◆ PROVIDED MATERIAL:
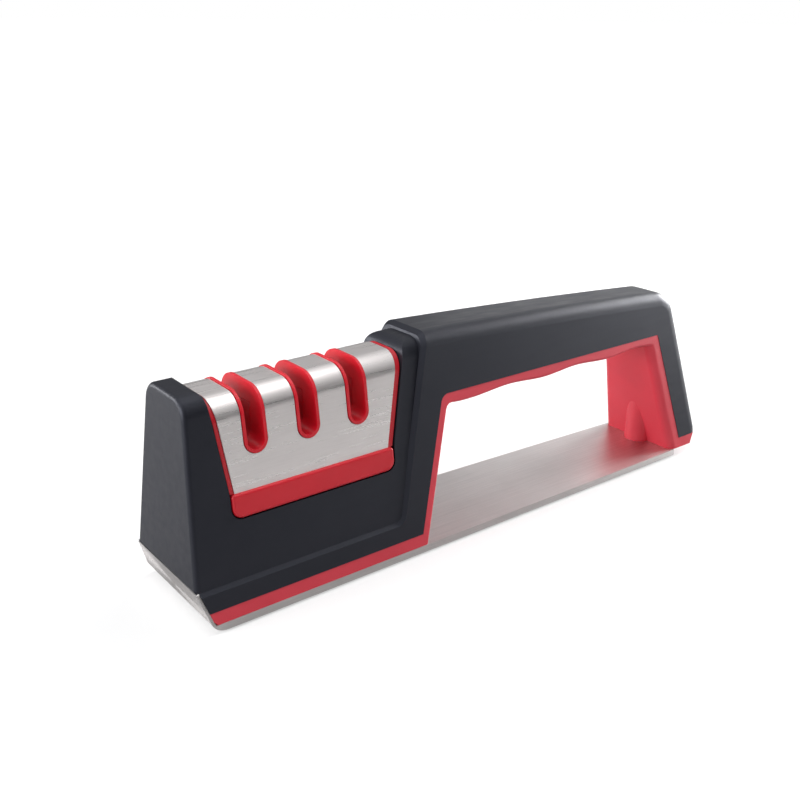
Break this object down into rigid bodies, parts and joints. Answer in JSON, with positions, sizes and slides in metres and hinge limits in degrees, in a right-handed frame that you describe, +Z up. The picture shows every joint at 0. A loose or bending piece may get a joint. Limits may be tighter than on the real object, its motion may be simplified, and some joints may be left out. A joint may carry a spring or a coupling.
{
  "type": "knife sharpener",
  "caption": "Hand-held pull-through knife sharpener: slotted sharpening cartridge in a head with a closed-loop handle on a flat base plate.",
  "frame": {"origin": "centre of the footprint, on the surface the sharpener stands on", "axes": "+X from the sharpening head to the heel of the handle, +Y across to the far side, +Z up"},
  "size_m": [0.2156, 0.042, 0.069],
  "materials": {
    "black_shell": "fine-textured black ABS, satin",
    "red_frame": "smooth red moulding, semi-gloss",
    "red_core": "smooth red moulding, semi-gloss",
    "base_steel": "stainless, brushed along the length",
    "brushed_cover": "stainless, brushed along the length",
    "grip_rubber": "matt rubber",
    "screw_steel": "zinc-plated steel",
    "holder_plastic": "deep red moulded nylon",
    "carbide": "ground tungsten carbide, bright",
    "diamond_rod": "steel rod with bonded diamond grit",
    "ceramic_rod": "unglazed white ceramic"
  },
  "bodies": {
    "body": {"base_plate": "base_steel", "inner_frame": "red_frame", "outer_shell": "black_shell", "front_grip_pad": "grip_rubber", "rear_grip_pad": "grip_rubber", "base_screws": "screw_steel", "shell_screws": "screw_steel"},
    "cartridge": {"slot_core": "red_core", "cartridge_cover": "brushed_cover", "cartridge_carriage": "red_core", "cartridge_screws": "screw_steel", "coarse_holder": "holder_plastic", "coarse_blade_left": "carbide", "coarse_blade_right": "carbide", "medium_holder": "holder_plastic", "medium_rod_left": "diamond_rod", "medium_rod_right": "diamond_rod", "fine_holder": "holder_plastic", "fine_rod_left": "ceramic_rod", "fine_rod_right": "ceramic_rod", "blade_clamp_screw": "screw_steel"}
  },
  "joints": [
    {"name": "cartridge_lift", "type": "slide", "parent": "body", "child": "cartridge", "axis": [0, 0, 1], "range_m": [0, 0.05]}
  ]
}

◆ EXERCISE PROMPT:
Restate the data above exactly, keeping each word as it stands.

◆ RIGHT ANSWER:
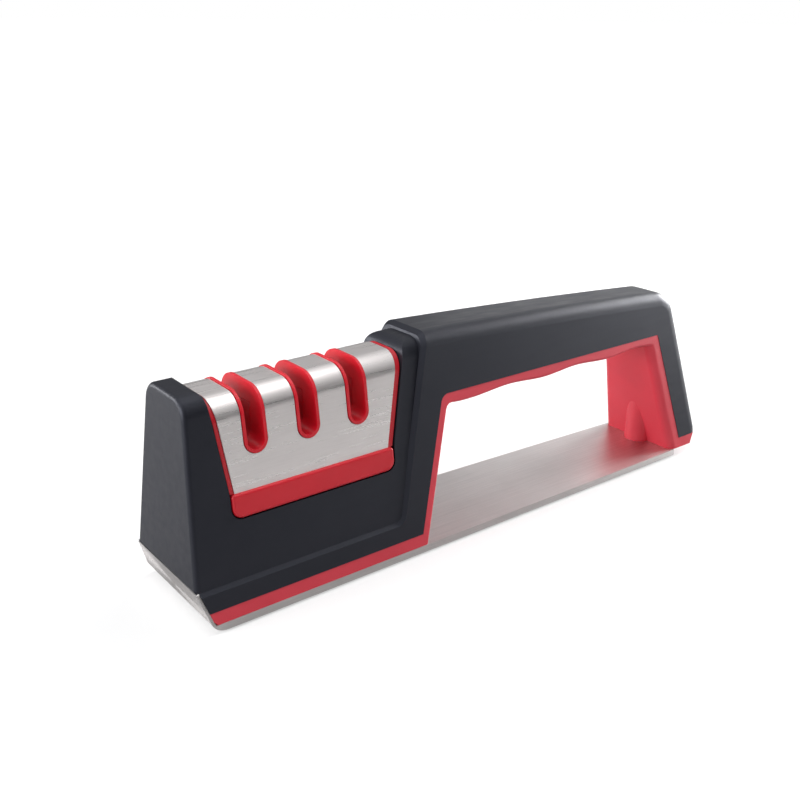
Break this object down into rigid bodies, parts and joints. Answer in JSON, with positions, sizes and slides in metres and hinge limits in degrees, in a right-handed frame that you describe, +Z up. The picture shows every joint at 0. A loose or bending piece may get a joint. Limits may be tighter than on the real object, its motion may be simplified, and some joints may be left out. A joint may carry a spring or a coupling.
{
  "type": "knife sharpener",
  "caption": "Hand-held pull-through knife sharpener: slotted sharpening cartridge in a head with a closed-loop handle on a flat base plate.",
  "frame": {"origin": "centre of the footprint, on the surface the sharpener stands on", "axes": "+X from the sharpening head to the heel of the handle, +Y across to the far side, +Z up"},
  "size_m": [0.2156, 0.042, 0.069],
  "materials": {
    "black_shell": "fine-textured black ABS, satin",
    "red_frame": "smooth red moulding, semi-gloss",
    "red_core": "smooth red moulding, semi-gloss",
    "base_steel": "stainless, brushed along the length",
    "brushed_cover": "stainless, brushed along the length",
    "grip_rubber": "matt rubber",
    "screw_steel": "zinc-plated steel",
    "holder_plastic": "deep red moulded nylon",
    "carbide": "ground tungsten carbide, bright",
    "diamond_rod": "steel rod with bonded diamond grit",
    "ceramic_rod": "unglazed white ceramic"
  },
  "bodies": {
    "body": {"base_plate": "base_steel", "inner_frame": "red_frame", "outer_shell": "black_shell", "front_grip_pad": "grip_rubber", "rear_grip_pad": "grip_rubber", "base_screws": "screw_steel", "shell_screws": "screw_steel"},
    "cartridge": {"slot_core": "red_core", "cartridge_cover": "brushed_cover", "cartridge_carriage": "red_core", "cartridge_screws": "screw_steel", "coarse_holder": "holder_plastic", "coarse_blade_left": "carbide", "coarse_blade_right": "carbide", "medium_holder": "holder_plastic", "medium_rod_left": "diamond_rod", "medium_rod_right": "diamond_rod", "fine_holder": "holder_plastic", "fine_rod_left": "ceramic_rod", "fine_rod_right": "ceramic_rod", "blade_clamp_screw": "screw_steel"}
  },
  "joints": [
    {"name": "cartridge_lift", "type": "slide", "parent": "body", "child": "cartridge", "axis": [0, 0, 1], "range_m": [0, 0.05]}
  ]
}